Please copy the lines below exactly, from the first one through the line showing "V = FreeCAD.Vector".

________

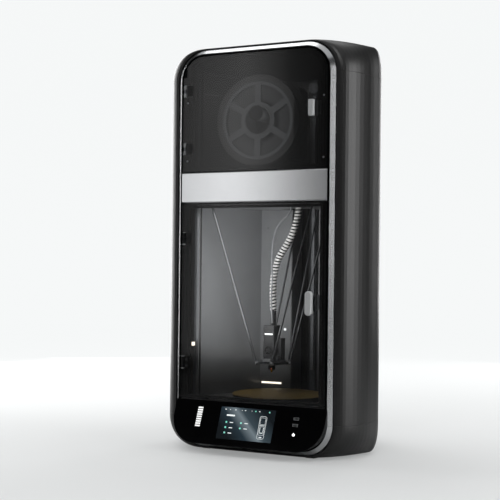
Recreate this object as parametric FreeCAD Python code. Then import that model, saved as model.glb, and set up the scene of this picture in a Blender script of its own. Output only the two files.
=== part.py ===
# Enclosed delta printer: a tall rounded cabinet with a filament bay above a heated print chamber.
# Millimetres, +Z up, the front faces -Y, +X is the right-hand side seen from the front.
# The origin is the middle of the footprint, on the floor.
import FreeCAD, Part
import math
import os

V = FreeCAD.Vector

# ---- cabinet, driving dimensions ----
TOTAL_HEIGHT = 1350.0
TOTAL_DEPTH = 600.0
FOOT_HEIGHT = 8.0
CONSOLE_REACH = 74.0            # how far the console stands out in front of the bezel's rim
WALL = 3.0                      # casing wall
RIM_GAP = 4.0                   # dark gap between the bezel and the casing
SEAM = 0.6                      # visible gap between casing parts
BEZEL_HALF_WIDTH = 286.5
BEZEL_HALF_HEIGHT = 665.0
BEZEL_CORNER = 101.7
BEZEL_BEVEL = 16.0              # the bevel is as deep as it is wide
BEZEL_LAND = 4.0                # flat strip along the bezel's inner edge
FLARE = 65.0                    # how far the flanks swell out behind the bezel
FLARE_DEPTH = 150.0
FLANK_ANGLE = 32.0              # degrees; the rear flanks close in on the rear column
FLANK_START = 200.0
FLANK_RADIUS = 110.0
REAR_RADIUS = 100.0

# ---- front, heights above the floor ----
BAND_BOTTOM = 830.5
BAND_TOP = 934.0
CONSOLE_TOP = 172.0
CONSOLE_BOTTOM = 34.0
CONSOLE_HALF_WIDTH = 276.5
DOOR_GAP = 2.0
DOOR_THICKNESS = 5.0
DOOR_BACK = -9.0                # depth of the doors' rear faces
OPENING_HALF_WIDTH = 235.0
PIN_X = -259.5
PIN_DEPTH = -11.5
PIN_RADIUS = 2.0
PIN_CLEARANCE = 0.05
KNUCKLE_RADIUS = 4.2

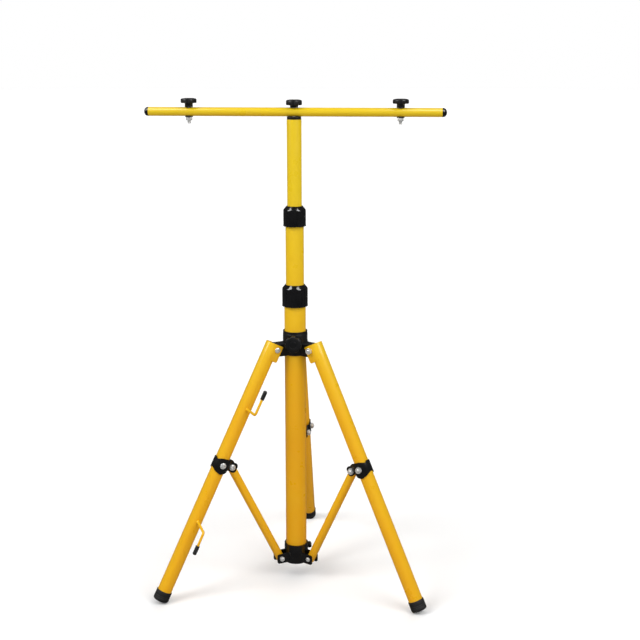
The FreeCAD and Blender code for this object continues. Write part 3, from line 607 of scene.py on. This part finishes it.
def pan_screw(name, shank, head, head_height, seat, tip):
    """A screw along Z: threaded tip, shank, and a domed head with a cross recess above its seat."""
    rim = head_height * 0.30
    profile = thread_rings(shank, tip, tip + 0.0070) + [
        (shank, seat), (head - 0.0003, seat), (head, seat + 0.0003), (head, seat + rim)]
    for angle in map(math.radians, (20, 40, 58, 74)):
        profile.append((head * math.cos(angle), seat + rim + (head_height - rim) * math.sin(angle)))
    profile.append((0.0, seat + head_height))
    piece = turn(name, profile, 48)
    for turned in (0, 90):
        bpy.ops.object.select_all(action="DESELECT")
        bpy.ops.mesh.primitive_cube_add(size=1.0)
        recess = fresh("recess")
        bpy.ops.transform.resize(value=(head * 1.15, 0.0011, head_height))
        choose(recess, "FACE", lambda spot: spot.z < -head_height * 0.4)
        bpy.ops.transform.resize(value=(0.35, 0.6, 1), center_override=(0, 0, -head_height / 2))
        bpy.ops.object.mode_set(mode="OBJECT")
        put(recess, Matrix.Translation((0, 0, seat + head_height * 0.95))
            @ about("Z", turned))
        joined_with(piece, recess, "DIFFERENCE")
    worked(piece, "WELD", merge_threshold=0.00001)
    soften(piece, 0.00012, 2, 40)
    return piece


def hex_nut(name, flats, height, bore, seat):
    """A hexagon nut under its seat, both its faces chamfered."""
    corner = flats / math.sqrt(3)
    bpy.ops.object.select_all(action="DESELECT")
    bpy.ops.mesh.primitive_cylinder_add(vertices=6, radius=corner, depth=height)
    piece = fresh(name)
    bpy.ops.transform.translate(value=(0, 0, seat - height / 2))
    bpy.ops.object.mode_set(mode="OBJECT")
    low, high = seat - height, seat

    def on_cone(share):
        return flats / 2 + share * (corner - flats / 2), share * 0.6 * (corner - flats / 2)

    # The cones that cut the corners start a little above each face and end a little outside the corners
    (start_r, start), (end_r, end) = on_cone(-0.3), on_cone(1.2)
    joined_with(piece, turn("chamfer", [
        (0.0, low + start), (start_r, low + start), (end_r, low + end), (end_r, high - end),
        (start_r, high - start), (0.0, high - start)], 72), "INTERSECT")
    drill = bar_stock("bore", bore, (0, 0, low - 0.001), (0, 0, high + 0.001), 40)
    joined_with(piece, drill, "DIFFERENCE")
    worked(piece, "WELD", merge_threshold=0.00001)
    soften(piece, 0.00018, 2, 25)
    return piece


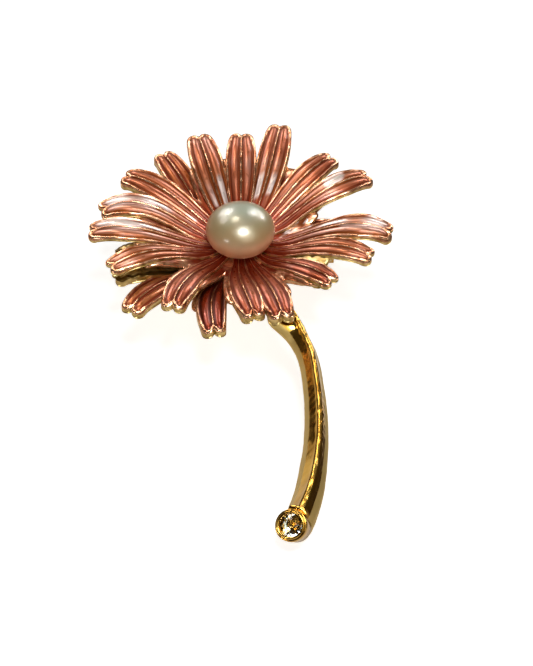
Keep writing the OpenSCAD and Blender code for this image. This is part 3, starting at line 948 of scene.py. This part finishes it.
# The cup in its end, leaning towards the viewer, with a rolled rim and a bore for the stone
CUP_AT = np.array([5.6, -40.6, 3]) + UNDER_FLOWER
CUP_LEAN, CUP_TURN = math.radians(38), math.radians(241)
CUP_R, CUP_BODY, BEZEL_RISE, CUP_DEPTH = 1.62, 2.45, 0.3, 0.75
BEZEL_OUTER = CUP_R - 0.06
SHOULDER_R, SHOULDER_Z, SHOULDER_LOW = 1.76, 0.1, -0.7
WAIST_Z = -1.5
FOOT_ROUND = 0.2
STONE_R = 1.24
BORE_R = STONE_R + SEAT_GAP
# Silver foil in the bore: a shallow cone under the stone
FOIL_EDGE = BEZEL_RISE - CUP_DEPTH
FOIL_LOW = FOIL_EDGE - 0.9
FOIL_WALL = 0.03
FOIL = (1, 0, 0, 0)
# A low collar across the end of the stem, round the upper side of the cup
COLLAR_R, COLLAR_Z, COLLAR_TUBE = 1.95, -0.45, 0.3
COLLAR_HALF_ANGLE = 34
COLLAR_STEPS, TUBE_STEPS = 40, 12
COLLAR_END = 0.12
COLLAR_TAPER = 0.4
COLLAR_RIPPLES = [(0.05, 3.5, 8)]

about_y = np.array([
    [math.cos(CUP_LEAN), 0, math.sin(CUP_LEAN)], [0, 1, 0], [-math.sin(CUP_LEAN), 0, math.cos(CUP_LEAN)],
])
about_z = np.array([
    [math.cos(CUP_TURN), -math.sin(CUP_TURN), 0], [math.sin(CUP_TURN), math.cos(CUP_TURN), 0], [0, 0, 1],
])
CUP_FACING = about_z @ about_y


def roll(inner, outer, top, steps=8):
    """Half a circle over a rolled rim."""
    middle, r = (inner + outer) / 2, (outer - inner) / 2
    return [(middle - r * math.cos(a), top - r + r * math.sin(a)) for a in np.linspace(0, math.pi, steps + 1)]


def cup(pile):
    """The foil, and the cup from under it over the bezel and a lower shoulder to the foot."""
    foil = [(0, FOIL_LOW), (BORE_R, FOIL_EDGE), (BORE_R, FOIL_EDGE - FOIL_WALL), (0, FOIL_LOW - FOIL_WALL)]
    revolve(pile, foil, CUP_AT, FOIL, segments=16, turn=CUP_FACING)
    profile = [(0, FOIL_LOW - 2 * FOIL_WALL), (BORE_R, FOIL_EDGE - 2 * FOIL_WALL)]
    profile += roll(BORE_R, BEZEL_OUTER, BEZEL_RISE) + roll(BEZEL_OUTER, SHOULDER_R, SHOULDER_Z)
    profile += [(SHOULDER_R, SHOULDER_LOW), (CUP_R, WAIST_Z), (CUP_R, -CUP_BODY + FOOT_ROUND)]
    profile += [(CUP_R - FOOT_ROUND, -CUP_BODY), (0, -CUP_BODY)]
    revolve(pile, profile, CUP_AT, segments=72, turn=CUP_FACING)


def collar(pile):
    along = np.radians(np.linspace(180 - COLLAR_HALF_ANGLE, 180 + COLLAR_HALF_ANGLE, COLLAR_STEPS))[:, None]
    round_tube = np.linspace(0, 2 * np.pi, TUBE_STEPS, endpoint=False)
    taper = np.sin(np.linspace(COLLAR_END, np.pi - COLLAR_END, COLLAR_STEPS)) ** COLLAR_TAPER
    tube = COLLAR_TUBE * taper[:, None]
    out = COLLAR_R + tube * np.cos(round_tube)
    points = np.stack([out * np.cos(along), out * np.sin(along), COLLAR_Z + tube * np.sin(round_tube)], -1)
    points = points.reshape(-1, 3)
    points += ripples(points, COLLAR_RIPPLES)[:, None]
    faces = grid_faces(COLLAR_STEPS, TUBE_STEPS, wrap=True, flip=True)
    faces += [tuple(range(TUBE_STEPS)), tuple(range(len(points) - TUBE_STEPS, len(points)))[::-1]]
    pile.add(points @ CUP_FACING.T + CUP_AT, faces)


stem_pile = Pile()
stem_bar(stem_pile)
cup(stem_pile)
collar(stem_pile)
stem = stem_pile.build("stem_bar", stem_material())
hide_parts("stem")

# The stone: a table, eight stars, eight kites, sixteen halves, a girdle and a shallow faceted back
FACETS = 8
TABLE_R, TABLE_Z = 0.66, 0.7
MIDDLE_R, MIDDLE_Z = 0.98, 0.5
GIRDLE_TOP, GIRDLE_LOW = 0.27, 0.16
CULET_Z = -0.78
STONE_FLOOR = BEZEL_RISE - CUP_DEPTH + SEAT_GAP


def stone_ring(count, radius, z, phase=0):
    angles = [2 * math.pi * j / count + phase for j in range(count)]
    return [(radius * math.cos(a), radius * math.sin(a), z) for a in angles]


def cut_stone():
    made = Pile()
    points = stone_ring(FACETS, TABLE_R, TABLE_Z) + stone_ring(FACETS, MIDDLE_R, MIDDLE_Z, math.pi / FACETS)
    points += stone_ring(2 * FACETS, STONE_R, GIRDLE_TOP) + stone_ring(2 * FACETS, STONE_R, GIRDLE_LOW)
    points.append((0, 0, CULET_Z))
    middle, girdle, low, culet = FACETS, 2 * FACETS, 4 * FACETS, 6 * FACETS
    faces = [tuple(range(FACETS))]
    for j in range(FACETS):
        left, right, beyond = girdle + 2 * j, girdle + 2 * j + 1, girdle + (2 * j + 2) % (2 * FACETS)
        faces.append((j, middle + j, (j + 1) % FACETS))
        faces.append((j, middle + (j - 1) % FACETS, left, middle + j))
        faces.append((middle + j, left, right))
        faces.append((middle + j, right, beyond))
    for j in range(2 * FACETS):
        n = (j + 1) % (2 * FACETS)
        faces.append((girdle + j, low + j, low + n, girdle + n))
        faces.append((low + j, culet, low + n))
    made.add((np.array(points) + [0, 0, STONE_FLOOR]) @ CUP_FACING.T + CUP_AT, faces)
    return made


stone = cut_stone().build("stone_cut", crystal_material(), smooth=False)
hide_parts("stone")

# The bar pin keeps its solid
pin_gold = gold("pin_gold", PIN_TONES, roughs=(0.22, 0.34), bump_scale=1400, bump_depth=0.00004)[0]
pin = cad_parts["pin_back"]
pin.data.materials.clear()
pin.data.materials.append(pin_gold)

# Floor and light

FLOOR_HALF = 0.9
floor_mesh = bpy.data.meshes.new("floor")
floor_corners = [(-1, -1), (1, -1), (1, 1), (-1, 1)]
floor_mesh.from_pydata([(x * FLOOR_HALF, y * FLOOR_HALF, 0) for x, y in floor_corners], [], [(0, 1, 2, 3)])
floor = new_object("floor", floor_mesh)
floor_material, floor_nodes, floor_shader = new_material("floor_paper")
floor_nodes.fill(floor_shader, Base_Color=srgb(232, 233, 236), Roughness=0.9, Specular_IOR_Level=0.1)
floor_nodes.fill(floor_shader, Emission_Color=(0.98, 0.99, 1, 1), Emission_Strength=0.8)
floor_mesh.materials.append(floor_material)
floor.visible_glossy = False

# Lamps: name, direction from the flower, distance, width, power in watts, colour
LAMPS = [
    ("key", (0.13, -0.22, 0.97), 0.45, 0.17, 0.64, (0.97, 0.98, 1)),
    ("lamp_top", (-0.16, 0.46, 0.87), 0.55, 0.13, 0.75, (1, 0.9, 0.72)),
    ("lamp_right", (0.31, 0.74, 0.59), 0.55, 0.11, 0.35, (1, 0.94, 0.95)),
    ("lamp_left", (-0.32, 0.77, 0.56), 0.55, 0.09, 0.3, (1, 0.93, 0.93)),
    ("lamp_side", (0.6, 0.69, 0.4), 0.6, 0.08, 0.4, (1, 0.93, 0.94)),
    ("lamp_front", (-0.66, -0.62, 0.42), 0.6, 0.08, 0.32, (0.88, 0.94, 1)),
    ("fill", (0, -0.85, 0.5), 0.6, 0.5, 0.62, (1, 0.95, 0.86)),
    ("panel_core", (0.13, -0.24, 0.96), 0.44, 0.2, 1.7, (0.82, 0.94, 1)),
    ("panel_glow", (0.34, -0.5, 0.8), 0.43, 0.34, 0.62, (0.9, 1, 0.92)),
    ("panel_left", (-0.38, 0.8, 0.46), 0.6, 0.28, 0.98, (1, 0.98, 1)),
    ("panel_high", (-0.52, 0.5, 0.69), 0.6, 0.2, 0.45, (1, 0.96, 1)),
    ("panel_right", (0.45, 0.8, 0.4), 0.6, 0.28, 0.98, (1, 0.98, 1)),
]
# The small lamps and the panels show in what is polished and leave the matt colours alone
POLISH_ONLY = ("lamp_", "panel_")
for name, direction, distance, width, power, colour in LAMPS:
    data = bpy.data.lights.new(name, "AREA")
    data.shape = "DISK"
    data.size = width
    data.energy = power
    data.color = colour
    lamp = new_object(name, data)
    away = Vector(direction).normalized()
    lamp.location = Vector(FLOWER * MM) + away * distance
    lamp.rotation_euler = away.to_track_quat("Z", "Y").to_euler()
    # The broad fill lights the enamel without showing in the metal
    lamp.visible_glossy = name != "fill"
    lamp.visible_diffuse = not name.startswith(POLISH_ONLY)

# The room by height: a pale table below, dim walls and ceiling
ROOM = [
    (0, (0.66, 0.62, 0.55, 1)),
    (0.3, (0.8, 0.76, 0.66, 1)),
    (0.43, (0.72, 0.68, 0.56, 1)),
    (0.465, (0.06, 0.045, 0.025, 1)),
    (0.6, (0.05, 0.04, 0.022, 1)),
    (1, (0.06, 0.05, 0.03, 1)),
]
# The table reaches a little higher on the left than on the right
TABLE_TILT = 0.18
# A wide window behind the brooch: where its lower, upper, side and near edges soften, as parts of a direction
WINDOW = (0.62, 0.72, 0.66, 1)
WINDOW_LOW, WINDOW_HIGH, WINDOW_SIDES, WINDOW_NEAR = (-0.06, 0.1), (0.72, 0.56), (0.5, 0.36), (0, 0.2)
# Dark and bright places in the room: direction, cosines at their outer and inner edge, colour
PATCHES = [
    ((0.83, 0.52, -0.2), 0.86, 0.92, (0.06, 0.045, 0.024, 1)),
    ((0.62, 0.67, -0.4), 0.9975, 0.9993, (4, 3.9, 3.4, 1)),
]

world = bpy.data.worlds.new("world")
world.use_nodes = True
bpy.context.scene.world = world
sky = Nodes(world.node_tree)
toward = sky.add("ShaderNodeTexCoord").outputs["Generated"]
toward_x, toward_y, toward_z = sky.add("ShaderNodeSeparateXYZ", Vector=toward).outputs
tilted = sky.plus(toward_z, sky.times(toward_x, TABLE_TILT))
room = sky.ramp(sky.plus(sky.times(tilted, 0.5), 0.5), *zip(*ROOM))
window = sky.times(sky.ease(toward_z, *WINDOW_LOW), sky.ease(toward_z, *WINDOW_HIGH))
window = sky.times(window, sky.ease(sky.sums("ABSOLUTE", toward_x), *WINDOW_SIDES))
window = sky.times(window, sky.ease(toward_y, *WINDOW_NEAR))
light = sky.blend(window, room, WINDOW)
for direction, outer, inner, colour in PATCHES:
    facing = sky.add("ShaderNodeVectorMath", {"operation": "DOT_PRODUCT"})
    sky.put(toward, facing.inputs[0])
    facing.inputs[1].default_value = Vector(direction).normalized()
    light = sky.blend(sky.ease(facing.outputs["Value"], outer, inner), light, colour)
sky.fill(world.node_tree.nodes["Background"], Color=light, Strength=1)

bpy.context.scene.view_settings.view_transform = "Standard"
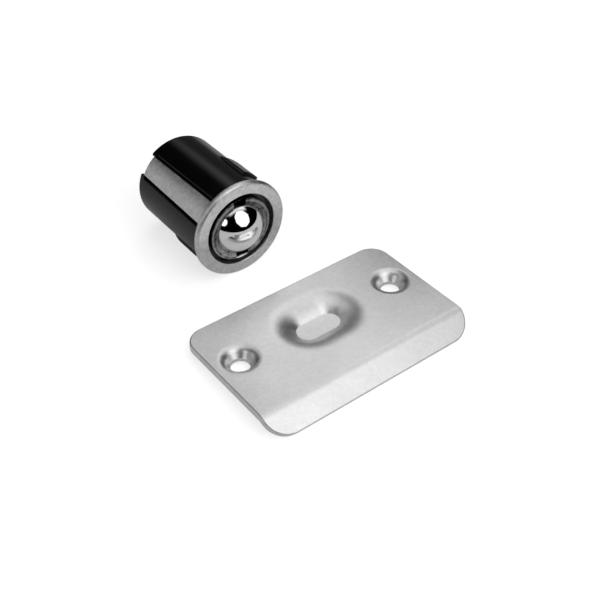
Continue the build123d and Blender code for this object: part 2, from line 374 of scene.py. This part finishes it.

________

▸ Expected answer:
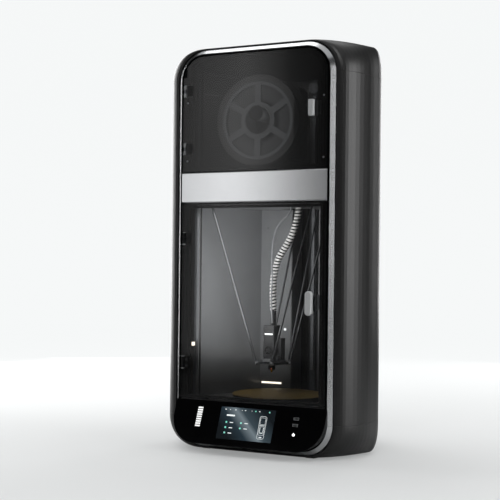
Recreate this object as parametric FreeCAD Python code. Then import that model, saved as model.glb, and set up the scene of this picture in a Blender script of its own. Output only the two files.
=== part.py ===
# Enclosed delta printer: a tall rounded cabinet with a filament bay above a heated print chamber.
# Millimetres, +Z up, the front faces -Y, +X is the right-hand side seen from the front.
# The origin is the middle of the footprint, on the floor.
import FreeCAD, Part
import math
import os

V = FreeCAD.Vector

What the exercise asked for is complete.